DATA ROWS:
· · · · ·

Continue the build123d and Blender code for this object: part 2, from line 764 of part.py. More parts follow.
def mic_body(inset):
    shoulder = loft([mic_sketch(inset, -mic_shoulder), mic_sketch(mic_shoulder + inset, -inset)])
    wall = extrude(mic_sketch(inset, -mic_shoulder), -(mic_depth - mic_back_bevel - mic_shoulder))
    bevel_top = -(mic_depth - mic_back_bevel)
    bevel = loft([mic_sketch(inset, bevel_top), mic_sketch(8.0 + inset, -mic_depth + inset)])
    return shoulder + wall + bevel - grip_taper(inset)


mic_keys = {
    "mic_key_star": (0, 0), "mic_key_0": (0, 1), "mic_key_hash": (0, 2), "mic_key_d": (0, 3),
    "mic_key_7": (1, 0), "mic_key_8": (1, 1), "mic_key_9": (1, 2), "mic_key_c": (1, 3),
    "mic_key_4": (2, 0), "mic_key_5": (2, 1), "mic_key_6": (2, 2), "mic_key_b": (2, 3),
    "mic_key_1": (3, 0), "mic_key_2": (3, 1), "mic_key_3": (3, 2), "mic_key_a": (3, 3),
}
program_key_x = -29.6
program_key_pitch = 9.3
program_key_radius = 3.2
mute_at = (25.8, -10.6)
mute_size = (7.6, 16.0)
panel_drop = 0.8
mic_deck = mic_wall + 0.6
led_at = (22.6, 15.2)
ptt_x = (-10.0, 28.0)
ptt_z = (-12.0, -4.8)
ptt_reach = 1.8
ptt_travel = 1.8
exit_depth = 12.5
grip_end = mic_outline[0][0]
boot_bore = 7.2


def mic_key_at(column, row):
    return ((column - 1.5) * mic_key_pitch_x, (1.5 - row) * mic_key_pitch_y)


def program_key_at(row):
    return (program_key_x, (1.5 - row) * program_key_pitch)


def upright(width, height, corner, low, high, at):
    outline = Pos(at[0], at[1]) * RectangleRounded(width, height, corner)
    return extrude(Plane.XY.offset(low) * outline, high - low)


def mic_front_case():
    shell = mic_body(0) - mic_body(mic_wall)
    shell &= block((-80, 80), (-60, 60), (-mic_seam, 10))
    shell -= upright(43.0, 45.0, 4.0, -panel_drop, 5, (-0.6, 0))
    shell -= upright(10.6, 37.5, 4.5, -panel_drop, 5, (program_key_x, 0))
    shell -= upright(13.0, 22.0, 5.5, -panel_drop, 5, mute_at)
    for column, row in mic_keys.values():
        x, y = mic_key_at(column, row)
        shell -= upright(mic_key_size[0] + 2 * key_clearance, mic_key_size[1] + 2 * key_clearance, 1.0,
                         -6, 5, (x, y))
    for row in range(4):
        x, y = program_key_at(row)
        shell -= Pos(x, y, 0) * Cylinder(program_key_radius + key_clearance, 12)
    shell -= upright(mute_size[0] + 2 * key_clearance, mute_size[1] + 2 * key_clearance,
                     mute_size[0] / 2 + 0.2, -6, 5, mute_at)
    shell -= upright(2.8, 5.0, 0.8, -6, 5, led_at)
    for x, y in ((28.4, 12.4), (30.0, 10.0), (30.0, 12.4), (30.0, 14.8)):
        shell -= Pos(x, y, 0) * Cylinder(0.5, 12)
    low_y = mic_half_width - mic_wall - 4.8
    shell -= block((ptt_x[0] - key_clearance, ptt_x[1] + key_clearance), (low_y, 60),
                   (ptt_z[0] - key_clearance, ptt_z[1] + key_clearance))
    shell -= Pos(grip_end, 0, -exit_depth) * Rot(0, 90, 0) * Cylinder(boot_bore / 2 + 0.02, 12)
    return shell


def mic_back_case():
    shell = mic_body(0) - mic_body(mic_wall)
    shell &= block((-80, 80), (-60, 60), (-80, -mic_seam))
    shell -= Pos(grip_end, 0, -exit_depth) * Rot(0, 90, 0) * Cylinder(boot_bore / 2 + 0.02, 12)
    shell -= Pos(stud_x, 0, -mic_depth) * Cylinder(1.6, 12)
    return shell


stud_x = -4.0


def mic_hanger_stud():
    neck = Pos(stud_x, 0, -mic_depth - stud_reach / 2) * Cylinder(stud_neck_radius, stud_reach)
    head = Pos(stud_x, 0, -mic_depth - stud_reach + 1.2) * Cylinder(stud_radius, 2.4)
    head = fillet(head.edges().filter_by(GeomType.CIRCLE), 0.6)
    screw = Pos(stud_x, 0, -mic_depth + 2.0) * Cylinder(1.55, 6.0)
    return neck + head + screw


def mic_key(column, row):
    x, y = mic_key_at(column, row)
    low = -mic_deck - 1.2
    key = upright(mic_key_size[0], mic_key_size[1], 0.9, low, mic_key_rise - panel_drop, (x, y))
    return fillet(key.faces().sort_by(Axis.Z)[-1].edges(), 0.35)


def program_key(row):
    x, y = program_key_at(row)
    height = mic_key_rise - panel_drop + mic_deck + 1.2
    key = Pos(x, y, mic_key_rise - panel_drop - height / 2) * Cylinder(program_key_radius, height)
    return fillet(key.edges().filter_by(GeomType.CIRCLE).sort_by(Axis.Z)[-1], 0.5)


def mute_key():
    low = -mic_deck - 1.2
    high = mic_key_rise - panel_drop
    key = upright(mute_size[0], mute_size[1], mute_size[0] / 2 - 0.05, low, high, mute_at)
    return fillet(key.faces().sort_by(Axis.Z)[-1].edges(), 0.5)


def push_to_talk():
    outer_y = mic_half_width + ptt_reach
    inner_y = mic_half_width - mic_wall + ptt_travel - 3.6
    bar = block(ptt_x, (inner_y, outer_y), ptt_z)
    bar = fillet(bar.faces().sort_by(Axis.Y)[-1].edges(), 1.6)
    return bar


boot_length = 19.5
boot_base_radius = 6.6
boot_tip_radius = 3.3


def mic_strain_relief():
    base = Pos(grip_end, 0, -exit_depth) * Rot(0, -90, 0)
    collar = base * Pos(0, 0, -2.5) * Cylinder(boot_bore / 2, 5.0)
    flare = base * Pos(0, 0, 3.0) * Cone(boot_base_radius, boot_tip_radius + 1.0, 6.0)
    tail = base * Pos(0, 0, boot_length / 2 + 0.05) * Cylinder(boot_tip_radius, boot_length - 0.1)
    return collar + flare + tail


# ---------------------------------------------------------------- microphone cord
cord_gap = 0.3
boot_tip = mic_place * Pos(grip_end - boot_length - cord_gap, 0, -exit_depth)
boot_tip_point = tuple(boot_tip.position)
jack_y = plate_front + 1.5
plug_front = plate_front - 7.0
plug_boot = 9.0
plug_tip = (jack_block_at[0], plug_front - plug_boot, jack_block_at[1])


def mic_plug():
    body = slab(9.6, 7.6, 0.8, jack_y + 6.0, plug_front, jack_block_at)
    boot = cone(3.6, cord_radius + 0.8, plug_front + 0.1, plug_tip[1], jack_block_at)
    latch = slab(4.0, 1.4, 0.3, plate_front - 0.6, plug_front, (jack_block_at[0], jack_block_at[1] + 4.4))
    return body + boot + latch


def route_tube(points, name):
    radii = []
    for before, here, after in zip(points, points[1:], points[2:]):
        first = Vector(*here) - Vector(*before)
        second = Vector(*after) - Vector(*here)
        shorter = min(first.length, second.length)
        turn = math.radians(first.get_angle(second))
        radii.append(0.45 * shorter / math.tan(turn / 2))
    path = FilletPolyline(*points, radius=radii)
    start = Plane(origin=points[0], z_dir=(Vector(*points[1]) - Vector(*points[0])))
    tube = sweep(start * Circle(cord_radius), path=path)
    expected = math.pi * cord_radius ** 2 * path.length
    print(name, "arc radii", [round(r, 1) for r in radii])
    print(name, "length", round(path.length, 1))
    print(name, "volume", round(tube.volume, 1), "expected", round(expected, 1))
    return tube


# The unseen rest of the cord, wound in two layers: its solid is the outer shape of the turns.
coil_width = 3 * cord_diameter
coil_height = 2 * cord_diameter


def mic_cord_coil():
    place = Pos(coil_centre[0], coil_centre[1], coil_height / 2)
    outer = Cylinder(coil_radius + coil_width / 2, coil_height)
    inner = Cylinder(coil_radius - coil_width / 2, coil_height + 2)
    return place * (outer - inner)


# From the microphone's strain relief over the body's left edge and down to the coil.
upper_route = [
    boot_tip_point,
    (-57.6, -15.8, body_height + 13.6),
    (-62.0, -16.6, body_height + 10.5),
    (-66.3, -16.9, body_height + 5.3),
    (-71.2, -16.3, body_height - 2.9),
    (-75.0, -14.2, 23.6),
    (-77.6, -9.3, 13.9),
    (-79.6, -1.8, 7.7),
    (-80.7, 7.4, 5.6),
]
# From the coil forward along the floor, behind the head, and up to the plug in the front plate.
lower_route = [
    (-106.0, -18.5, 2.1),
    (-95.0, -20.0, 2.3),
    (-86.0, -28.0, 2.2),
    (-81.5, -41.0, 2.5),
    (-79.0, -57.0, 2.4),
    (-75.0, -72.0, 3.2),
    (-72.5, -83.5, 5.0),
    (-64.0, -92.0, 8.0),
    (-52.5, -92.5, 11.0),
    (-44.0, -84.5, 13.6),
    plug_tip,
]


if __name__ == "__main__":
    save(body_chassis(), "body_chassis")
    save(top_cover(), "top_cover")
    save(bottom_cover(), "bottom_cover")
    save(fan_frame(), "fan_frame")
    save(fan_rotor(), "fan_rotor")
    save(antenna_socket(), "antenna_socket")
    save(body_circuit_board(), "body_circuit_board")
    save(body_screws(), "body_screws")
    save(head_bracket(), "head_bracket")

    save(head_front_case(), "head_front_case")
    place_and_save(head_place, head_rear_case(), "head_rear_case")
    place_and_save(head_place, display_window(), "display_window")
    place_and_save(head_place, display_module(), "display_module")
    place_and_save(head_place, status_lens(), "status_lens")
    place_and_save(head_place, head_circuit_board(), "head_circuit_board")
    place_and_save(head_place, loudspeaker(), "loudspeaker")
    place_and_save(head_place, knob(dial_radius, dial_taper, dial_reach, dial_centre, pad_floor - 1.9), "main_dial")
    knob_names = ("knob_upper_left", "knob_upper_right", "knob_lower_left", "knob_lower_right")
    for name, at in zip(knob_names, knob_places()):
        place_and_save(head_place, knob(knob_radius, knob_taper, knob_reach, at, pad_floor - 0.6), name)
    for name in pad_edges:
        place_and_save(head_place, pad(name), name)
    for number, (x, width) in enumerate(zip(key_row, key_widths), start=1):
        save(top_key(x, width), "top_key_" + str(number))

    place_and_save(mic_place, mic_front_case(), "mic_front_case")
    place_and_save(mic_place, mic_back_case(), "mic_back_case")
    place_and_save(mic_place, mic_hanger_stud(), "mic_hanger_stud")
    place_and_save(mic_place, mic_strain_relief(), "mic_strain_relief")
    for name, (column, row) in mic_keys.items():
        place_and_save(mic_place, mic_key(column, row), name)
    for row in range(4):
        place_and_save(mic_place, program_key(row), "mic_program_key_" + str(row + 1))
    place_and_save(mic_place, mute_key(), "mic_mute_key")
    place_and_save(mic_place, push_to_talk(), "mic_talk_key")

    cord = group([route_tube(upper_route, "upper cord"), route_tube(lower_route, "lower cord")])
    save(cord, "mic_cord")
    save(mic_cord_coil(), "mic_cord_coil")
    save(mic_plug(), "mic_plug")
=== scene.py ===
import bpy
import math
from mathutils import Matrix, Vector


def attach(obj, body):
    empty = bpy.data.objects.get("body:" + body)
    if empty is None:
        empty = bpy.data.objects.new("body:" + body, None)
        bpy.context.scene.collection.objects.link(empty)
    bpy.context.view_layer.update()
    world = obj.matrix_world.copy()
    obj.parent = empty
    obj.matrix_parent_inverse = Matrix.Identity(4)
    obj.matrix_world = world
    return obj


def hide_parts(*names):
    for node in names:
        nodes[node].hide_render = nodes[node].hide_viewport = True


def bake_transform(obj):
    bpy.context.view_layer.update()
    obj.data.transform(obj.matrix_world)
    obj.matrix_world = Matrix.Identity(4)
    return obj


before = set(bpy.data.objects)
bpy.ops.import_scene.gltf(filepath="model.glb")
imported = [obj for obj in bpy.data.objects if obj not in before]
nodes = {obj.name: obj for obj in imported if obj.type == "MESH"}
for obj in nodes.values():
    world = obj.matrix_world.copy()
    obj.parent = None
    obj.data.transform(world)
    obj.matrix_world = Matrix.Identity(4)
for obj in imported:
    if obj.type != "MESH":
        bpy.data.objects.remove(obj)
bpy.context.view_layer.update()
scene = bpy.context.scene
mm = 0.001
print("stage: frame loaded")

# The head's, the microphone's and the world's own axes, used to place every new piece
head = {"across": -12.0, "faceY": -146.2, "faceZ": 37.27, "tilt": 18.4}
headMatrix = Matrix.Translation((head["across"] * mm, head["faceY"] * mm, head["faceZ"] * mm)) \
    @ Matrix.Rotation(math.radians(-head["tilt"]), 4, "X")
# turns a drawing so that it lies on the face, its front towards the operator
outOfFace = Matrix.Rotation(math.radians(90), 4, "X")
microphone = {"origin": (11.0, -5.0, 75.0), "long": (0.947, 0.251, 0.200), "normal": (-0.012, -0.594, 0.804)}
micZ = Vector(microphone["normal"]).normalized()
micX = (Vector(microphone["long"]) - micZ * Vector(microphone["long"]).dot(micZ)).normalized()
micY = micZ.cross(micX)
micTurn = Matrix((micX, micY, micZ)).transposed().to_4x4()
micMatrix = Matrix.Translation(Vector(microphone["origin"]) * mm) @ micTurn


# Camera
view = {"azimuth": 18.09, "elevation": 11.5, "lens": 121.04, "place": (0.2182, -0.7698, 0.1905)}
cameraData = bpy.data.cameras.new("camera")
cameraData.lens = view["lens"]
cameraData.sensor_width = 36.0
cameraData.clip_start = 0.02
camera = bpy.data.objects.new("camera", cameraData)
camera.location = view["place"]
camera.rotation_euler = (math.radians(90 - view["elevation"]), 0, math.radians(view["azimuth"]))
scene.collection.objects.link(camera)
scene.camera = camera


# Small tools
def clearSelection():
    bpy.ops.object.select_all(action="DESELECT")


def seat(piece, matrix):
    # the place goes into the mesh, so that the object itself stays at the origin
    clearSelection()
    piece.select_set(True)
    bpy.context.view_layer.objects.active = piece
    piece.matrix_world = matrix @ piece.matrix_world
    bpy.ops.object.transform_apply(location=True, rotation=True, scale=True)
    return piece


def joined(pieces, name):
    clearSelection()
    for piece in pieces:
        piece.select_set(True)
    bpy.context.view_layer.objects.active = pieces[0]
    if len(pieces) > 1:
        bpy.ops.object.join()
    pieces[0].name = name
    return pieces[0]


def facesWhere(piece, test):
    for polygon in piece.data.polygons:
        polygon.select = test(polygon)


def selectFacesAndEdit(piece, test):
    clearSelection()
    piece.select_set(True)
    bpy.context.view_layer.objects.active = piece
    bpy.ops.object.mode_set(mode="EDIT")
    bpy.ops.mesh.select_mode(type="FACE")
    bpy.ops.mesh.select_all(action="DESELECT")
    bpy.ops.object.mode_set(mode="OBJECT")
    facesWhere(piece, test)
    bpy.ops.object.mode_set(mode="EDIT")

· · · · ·

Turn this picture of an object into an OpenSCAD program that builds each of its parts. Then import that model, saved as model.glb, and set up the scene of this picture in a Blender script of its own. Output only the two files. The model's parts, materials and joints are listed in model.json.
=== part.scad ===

· · · · ·

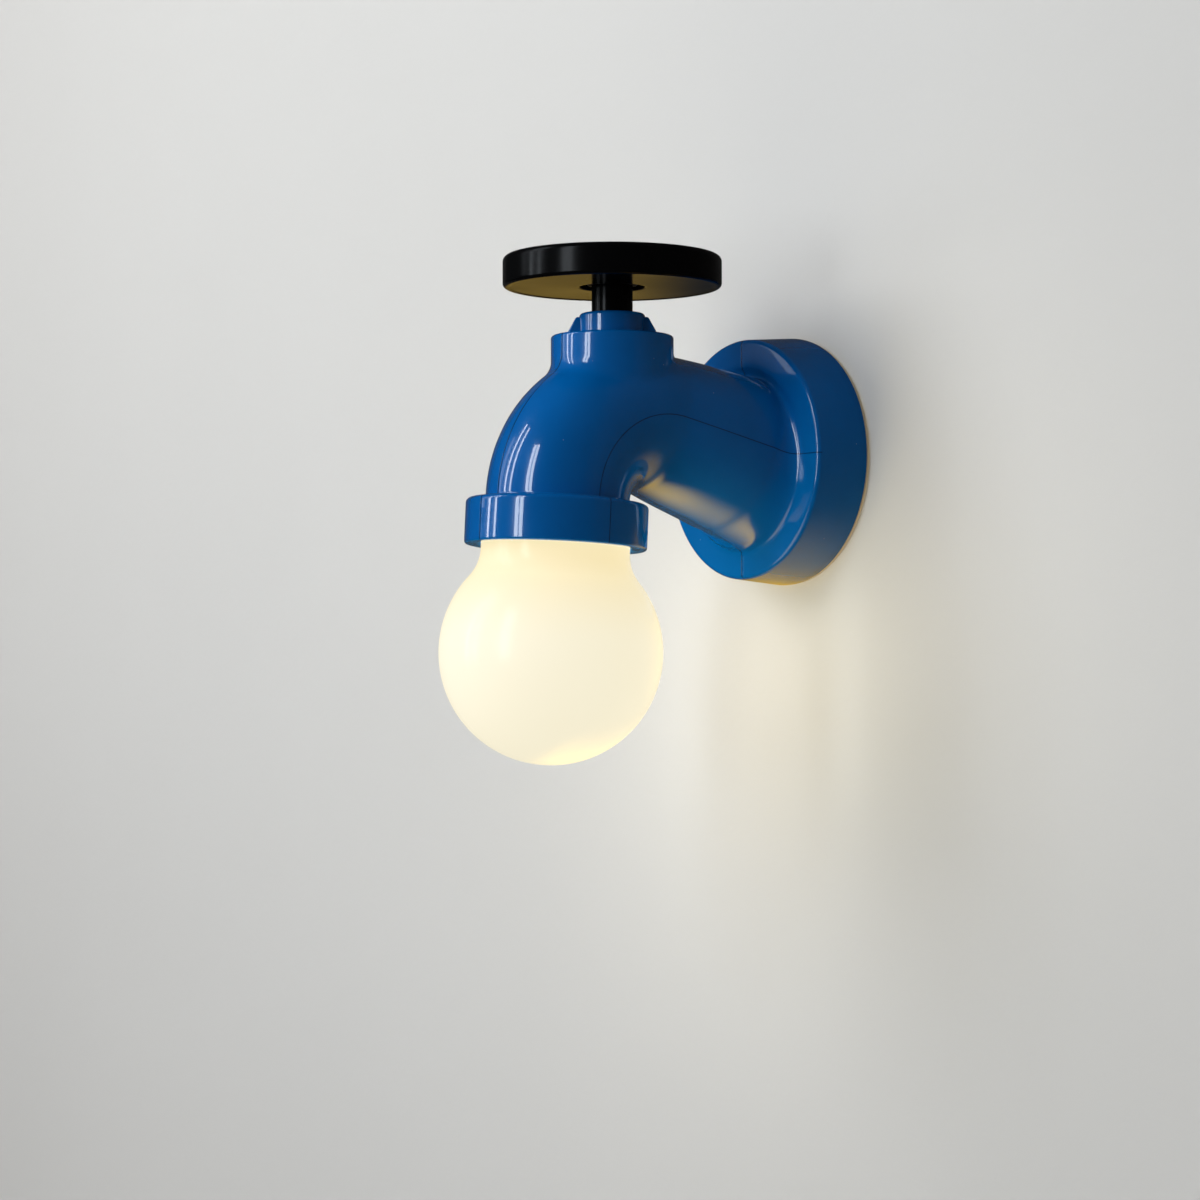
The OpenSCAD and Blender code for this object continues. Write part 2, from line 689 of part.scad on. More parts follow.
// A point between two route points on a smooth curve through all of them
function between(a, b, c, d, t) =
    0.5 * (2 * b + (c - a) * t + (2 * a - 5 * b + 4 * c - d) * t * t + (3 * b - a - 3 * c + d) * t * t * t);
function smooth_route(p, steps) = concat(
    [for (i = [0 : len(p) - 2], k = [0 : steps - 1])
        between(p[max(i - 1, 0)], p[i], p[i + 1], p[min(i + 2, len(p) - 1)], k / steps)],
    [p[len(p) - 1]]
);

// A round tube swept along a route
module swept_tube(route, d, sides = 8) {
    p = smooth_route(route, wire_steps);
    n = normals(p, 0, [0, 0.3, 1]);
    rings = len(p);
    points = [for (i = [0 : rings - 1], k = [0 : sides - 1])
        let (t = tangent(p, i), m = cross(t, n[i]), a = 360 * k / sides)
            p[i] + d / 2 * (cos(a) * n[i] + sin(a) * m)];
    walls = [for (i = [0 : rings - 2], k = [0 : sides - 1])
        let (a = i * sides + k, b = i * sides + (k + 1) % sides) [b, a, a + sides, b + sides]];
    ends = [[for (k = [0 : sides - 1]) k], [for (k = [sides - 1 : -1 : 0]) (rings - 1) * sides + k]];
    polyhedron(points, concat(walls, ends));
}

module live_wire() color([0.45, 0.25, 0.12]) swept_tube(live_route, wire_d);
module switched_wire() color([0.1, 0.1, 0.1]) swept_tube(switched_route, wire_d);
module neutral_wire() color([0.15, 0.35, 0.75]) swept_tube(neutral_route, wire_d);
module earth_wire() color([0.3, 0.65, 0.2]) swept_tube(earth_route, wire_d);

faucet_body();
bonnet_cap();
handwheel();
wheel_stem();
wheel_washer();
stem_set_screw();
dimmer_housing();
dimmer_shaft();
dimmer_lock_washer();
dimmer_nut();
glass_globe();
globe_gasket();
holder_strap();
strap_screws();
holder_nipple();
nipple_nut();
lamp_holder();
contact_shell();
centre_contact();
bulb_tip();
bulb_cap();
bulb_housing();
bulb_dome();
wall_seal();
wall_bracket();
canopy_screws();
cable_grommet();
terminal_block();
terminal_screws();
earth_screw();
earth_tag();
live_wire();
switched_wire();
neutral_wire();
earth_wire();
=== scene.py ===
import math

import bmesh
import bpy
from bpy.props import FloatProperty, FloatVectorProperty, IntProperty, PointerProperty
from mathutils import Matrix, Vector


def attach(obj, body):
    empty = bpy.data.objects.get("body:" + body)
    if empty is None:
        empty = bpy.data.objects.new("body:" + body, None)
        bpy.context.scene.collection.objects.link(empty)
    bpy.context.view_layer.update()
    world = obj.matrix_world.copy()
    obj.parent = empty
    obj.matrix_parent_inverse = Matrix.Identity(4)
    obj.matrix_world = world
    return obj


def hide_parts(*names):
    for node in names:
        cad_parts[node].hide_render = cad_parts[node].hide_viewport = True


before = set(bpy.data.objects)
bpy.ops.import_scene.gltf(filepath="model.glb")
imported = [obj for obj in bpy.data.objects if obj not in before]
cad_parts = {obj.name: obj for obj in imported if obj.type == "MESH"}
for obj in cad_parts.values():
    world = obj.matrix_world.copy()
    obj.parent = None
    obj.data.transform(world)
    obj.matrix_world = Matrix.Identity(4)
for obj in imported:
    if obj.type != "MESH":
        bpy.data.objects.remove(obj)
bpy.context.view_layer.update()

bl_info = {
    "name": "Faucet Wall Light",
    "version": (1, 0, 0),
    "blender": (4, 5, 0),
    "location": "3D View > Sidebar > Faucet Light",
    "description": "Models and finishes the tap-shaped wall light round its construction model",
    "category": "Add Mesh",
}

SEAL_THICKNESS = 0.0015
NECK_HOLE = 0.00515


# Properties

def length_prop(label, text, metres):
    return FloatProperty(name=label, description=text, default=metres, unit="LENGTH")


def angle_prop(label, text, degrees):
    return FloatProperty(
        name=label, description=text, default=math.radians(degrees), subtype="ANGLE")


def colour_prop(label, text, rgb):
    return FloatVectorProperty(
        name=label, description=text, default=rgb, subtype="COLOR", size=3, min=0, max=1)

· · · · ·

REQUIREMENT: Pull every line containing the word "follow" out of the material.

ANSWER TO THE EXERCISE:
Continue the build123d and Blender code for this object: part 2, from line 764 of part.py. More parts follow.
The OpenSCAD and Blender code for this object continues. Write part 2, from line 689 of part.scad on. More parts follow.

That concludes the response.